- Data -
----

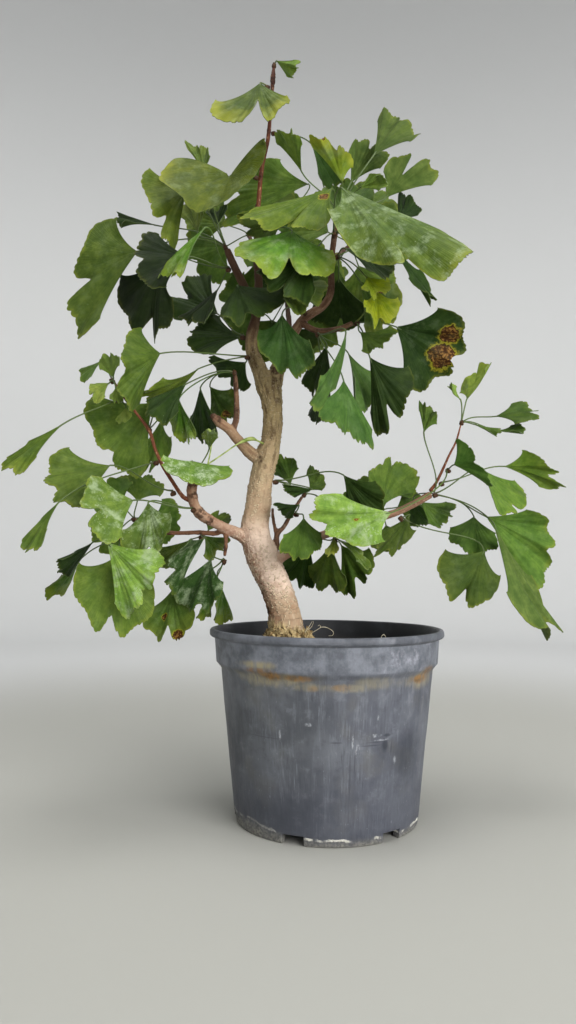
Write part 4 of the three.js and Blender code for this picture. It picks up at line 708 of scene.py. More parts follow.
class Wire:
    """A number, place or colour on its way through a node tree, with short ways to work on it."""

    def __init__(self, nodes, socket):
        self.nodes, self.socket = nodes, socket

    def __mul__(self, other):
        return self.nodes.math("MULTIPLY", self, other)

    def __add__(self, other):
        return self.nodes.math("ADD", self, other)

    __radd__ = __add__

    def __sub__(self, other):
        return self.nodes.math("SUBTRACT", self, other)

    def __rsub__(self, other):
        return self.nodes.math("SUBTRACT", other, self)

    def most(self, other):
        return self.nodes.math("MAXIMUM", self, other)

    def stretched(self, *scale):
        return self.nodes.vector("MULTIPLY", self, scale)

    def split(self):
        return self.nodes.wires("ShaderNodeSeparateXYZ", Vector=self)

    def channels(self):
        return self.nodes.wires("ShaderNodeSeparateColor", Color=self)

    def noise(self, scale, detail=2.0, roughness=0.5):
        return self.nodes.wires("ShaderNodeTexNoise", Vector=self, Scale=scale, Detail=detail, Roughness=roughness)[0]

    def cells(self, scale):
        return self.nodes.wires("ShaderNodeTexVoronoi", Vector=self, Scale=scale)[0]

    def span(self, low, high, to_low=0.0, to_high=1.0):
        """The value mapped from low..high to to_low..to_high, with soft ends."""
        return self.nodes.wires(
            "ShaderNodeMapRange", {"interpolation_type": "SMOOTHSTEP"}, Value=self, From_Min=low, From_Max=high,
            To_Min=to_low, To_Max=to_high,
        )[0]

    def mix(self, one, other):
        """One colour where the value is 0, the other where it is 1."""
        return self.nodes.mix(self, one, other)

    def stain(self, *layers):
        """The colour with tints laid over it: each layer is a mask, the share of its strength and the tint."""
        colour = self
        for mask, share, tint in layers:
            colour = (mask * share).mix(colour, tint)
        return colour

    def tinted(self, tint):
        return self.nodes.mix(1.0, self, tint, "MULTIPLY")


class Nodes:
    """A material's or a group's node tree, with short ways to add what most finishes need."""

    def __init__(self, tree, shader=None):
        self.tree, self.shader = tree, shader

    def add(self, kind, settings=None, **inputs):
        node = self.tree.nodes.new(kind)
        for key, value in (settings or {}).items():
            setattr(node, key, value)
        self.feed(node, **inputs)
        return node

    def feed(self, node, **inputs):
        for key, value in inputs.items():
            self.set(node.inputs[key.replace("_", " ")], value)

    def set(self, socket, value):
        if isinstance(value, Wire):
            self.tree.links.new(value.socket, socket)
        else:
            socket.default_value = value

    def wires(self, kind, settings=None, **inputs):
        return [Wire(self, socket) for socket in self.add(kind, settings, **inputs).outputs]

    def operate(self, kind, operation, values, **settings):
        node = self.add(kind, {"operation": operation, **settings})
        for socket, value in zip(node.inputs, values):
            self.set(socket, value)
        return node

    def math(self, operation, *values, clamp=False):
        return Wire(self, self.operate("ShaderNodeMath", operation, values, use_clamp=clamp).outputs[0])

    def vector(self, operation, *values):
        node = self.operate("ShaderNodeVectorMath", operation, values)
        return Wire(self, node.outputs["Value" if operation == "LENGTH" else "Vector"])

    def place(self, kind="Object"):
        return Wire(self, self.add("ShaderNodeTexCoord").outputs[kind])

    def attribute(self, name, output="Color"):
        return Wire(self, self.add("ShaderNodeAttribute", {"attribute_name": name}).outputs[output])

    def mix(self, share, one, other, blend="MIX"):
        node = self.add("ShaderNodeMix", {"data_type": "RGBA", "blend_type": blend})
        for place, value in ((0, share), (6, one), (7, other)):
            self.set(node.inputs[place], opaque(value))
        return Wire(self, node.outputs[2])

    def group(self, build, **inputs):
        """The wires out of a shared node group, which is built the first time it is asked for."""
        name = build.__name__
        tree = bpy.data.node_groups.get(name) or build(name)
        return {wire.socket.name: wire for wire in self.wires("ShaderNodeGroup", {"node_tree": tree}, **inputs)}

    def finish(self, colour, height, distance, strength=1.0, **inputs):
        """Feeds the shader its colour, and a relief of a height from 0 to 1 that stands distance millimetres proud."""
        relief = self.wires("ShaderNodeBump", Height=height, Distance=distance * MM, Strength=strength)[0]
        self.feed(self.shader, Base_Color=colour, Normal=relief, **inputs)


def opaque(value):
    """A colour in hex digits or in three numbers with its fourth number; other values as they are."""
    if isinstance(value, str):
        value = linear(value)
    return (*value, 1.0) if isinstance(value, (tuple, Color)) else value


def new_group(name, inputs, *outputs):
    """A shader node group: its tree, its nodes, the wires that come in and the sockets of values that go out."""
    tree = bpy.data.node_groups.new(name, "ShaderNodeTree")
    for label, kind in inputs.items():
        tree.interface.new_socket(name=label, in_out="INPUT", socket_type=f"NodeSocket{kind}")
    for label in outputs:
        tree.interface.new_socket(name=label, in_out="OUTPUT", socket_type="NodeSocketFloat")
    nodes = Nodes(tree)
    given = {wire.socket.name: wire for wire in nodes.wires("NodeGroupInput")}
    return tree, nodes, given, nodes.add("NodeGroupOutput").inputs


def new_material(name, roughness, specular=0.5):
    """A material with a Principled shader, and its nodes."""
    material = bpy.data.materials.new(name)
    material.use_nodes = True
    shader = material.node_tree.nodes["Principled BSDF"]
    nodes = Nodes(material.node_tree, shader)
    nodes.feed(shader, Roughness=roughness, Specular_IOR_Level=specular)
    return material, nodes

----

- Given problem -
Restate the whole of the material exactly.

- Output for this task -
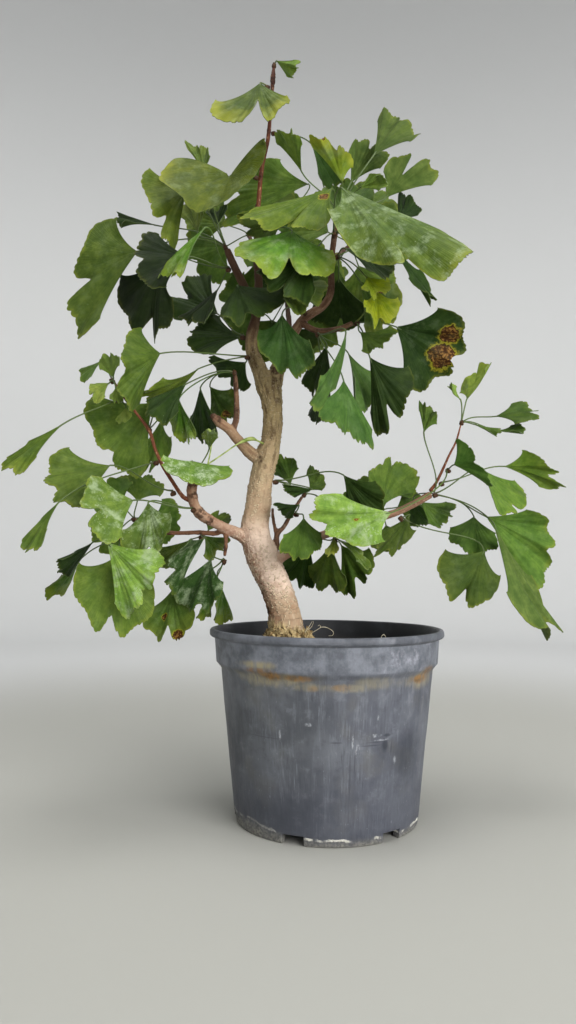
Write part 4 of the three.js and Blender code for this picture. It picks up at line 708 of scene.py. More parts follow.
class Wire:
    """A number, place or colour on its way through a node tree, with short ways to work on it."""

    def __init__(self, nodes, socket):
        self.nodes, self.socket = nodes, socket

    def __mul__(self, other):
        return self.nodes.math("MULTIPLY", self, other)

    def __add__(self, other):
        return self.nodes.math("ADD", self, other)

    __radd__ = __add__

    def __sub__(self, other):
        return self.nodes.math("SUBTRACT", self, other)

    def __rsub__(self, other):
        return self.nodes.math("SUBTRACT", other, self)

    def most(self, other):
        return self.nodes.math("MAXIMUM", self, other)

    def stretched(self, *scale):
        return self.nodes.vector("MULTIPLY", self, scale)

    def split(self):
        return self.nodes.wires("ShaderNodeSeparateXYZ", Vector=self)

    def channels(self):
        return self.nodes.wires("ShaderNodeSeparateColor", Color=self)

    def noise(self, scale, detail=2.0, roughness=0.5):
        return self.nodes.wires("ShaderNodeTexNoise", Vector=self, Scale=scale, Detail=detail, Roughness=roughness)[0]

    def cells(self, scale):
        return self.nodes.wires("ShaderNodeTexVoronoi", Vector=self, Scale=scale)[0]

    def span(self, low, high, to_low=0.0, to_high=1.0):
        """The value mapped from low..high to to_low..to_high, with soft ends."""
        return self.nodes.wires(
            "ShaderNodeMapRange", {"interpolation_type": "SMOOTHSTEP"}, Value=self, From_Min=low, From_Max=high,
            To_Min=to_low, To_Max=to_high,
        )[0]

    def mix(self, one, other):
        """One colour where the value is 0, the other where it is 1."""
        return self.nodes.mix(self, one, other)

    def stain(self, *layers):
        """The colour with tints laid over it: each layer is a mask, the share of its strength and the tint."""
        colour = self
        for mask, share, tint in layers:
            colour = (mask * share).mix(colour, tint)
        return colour

    def tinted(self, tint):
        return self.nodes.mix(1.0, self, tint, "MULTIPLY")


class Nodes:
    """A material's or a group's node tree, with short ways to add what most finishes need."""

    def __init__(self, tree, shader=None):
        self.tree, self.shader = tree, shader

    def add(self, kind, settings=None, **inputs):
        node = self.tree.nodes.new(kind)
        for key, value in (settings or {}).items():
            setattr(node, key, value)
        self.feed(node, **inputs)
        return node

    def feed(self, node, **inputs):
        for key, value in inputs.items():
            self.set(node.inputs[key.replace("_", " ")], value)

    def set(self, socket, value):
        if isinstance(value, Wire):
            self.tree.links.new(value.socket, socket)
        else:
            socket.default_value = value

    def wires(self, kind, settings=None, **inputs):
        return [Wire(self, socket) for socket in self.add(kind, settings, **inputs).outputs]

    def operate(self, kind, operation, values, **settings):
        node = self.add(kind, {"operation": operation, **settings})
        for socket, value in zip(node.inputs, values):
            self.set(socket, value)
        return node

    def math(self, operation, *values, clamp=False):
        return Wire(self, self.operate("ShaderNodeMath", operation, values, use_clamp=clamp).outputs[0])

    def vector(self, operation, *values):
        node = self.operate("ShaderNodeVectorMath", operation, values)
        return Wire(self, node.outputs["Value" if operation == "LENGTH" else "Vector"])

    def place(self, kind="Object"):
        return Wire(self, self.add("ShaderNodeTexCoord").outputs[kind])

    def attribute(self, name, output="Color"):
        return Wire(self, self.add("ShaderNodeAttribute", {"attribute_name": name}).outputs[output])

    def mix(self, share, one, other, blend="MIX"):
        node = self.add("ShaderNodeMix", {"data_type": "RGBA", "blend_type": blend})
        for place, value in ((0, share), (6, one), (7, other)):
            self.set(node.inputs[place], opaque(value))
        return Wire(self, node.outputs[2])

    def group(self, build, **inputs):
        """The wires out of a shared node group, which is built the first time it is asked for."""
        name = build.__name__
        tree = bpy.data.node_groups.get(name) or build(name)
        return {wire.socket.name: wire for wire in self.wires("ShaderNodeGroup", {"node_tree": tree}, **inputs)}

    def finish(self, colour, height, distance, strength=1.0, **inputs):
        """Feeds the shader its colour, and a relief of a height from 0 to 1 that stands distance millimetres proud."""
        relief = self.wires("ShaderNodeBump", Height=height, Distance=distance * MM, Strength=strength)[0]
        self.feed(self.shader, Base_Color=colour, Normal=relief, **inputs)


def opaque(value):
    """A colour in hex digits or in three numbers with its fourth number; other values as they are."""
    if isinstance(value, str):
        value = linear(value)
    return (*value, 1.0) if isinstance(value, (tuple, Color)) else value


def new_group(name, inputs, *outputs):
    """A shader node group: its tree, its nodes, the wires that come in and the sockets of values that go out."""
    tree = bpy.data.node_groups.new(name, "ShaderNodeTree")
    for label, kind in inputs.items():
        tree.interface.new_socket(name=label, in_out="INPUT", socket_type=f"NodeSocket{kind}")
    for label in outputs:
        tree.interface.new_socket(name=label, in_out="OUTPUT", socket_type="NodeSocketFloat")
    nodes = Nodes(tree)
    given = {wire.socket.name: wire for wire in nodes.wires("NodeGroupInput")}
    return tree, nodes, given, nodes.add("NodeGroupOutput").inputs


def new_material(name, roughness, specular=0.5):
    """A material with a Principled shader, and its nodes."""
    material = bpy.data.materials.new(name)
    material.use_nodes = True
    shader = material.node_tree.nodes["Principled BSDF"]
    nodes = Nodes(material.node_tree, shader)
    nodes.feed(shader, Roughness=roughness, Specular_IOR_Level=specular)
    return material, nodes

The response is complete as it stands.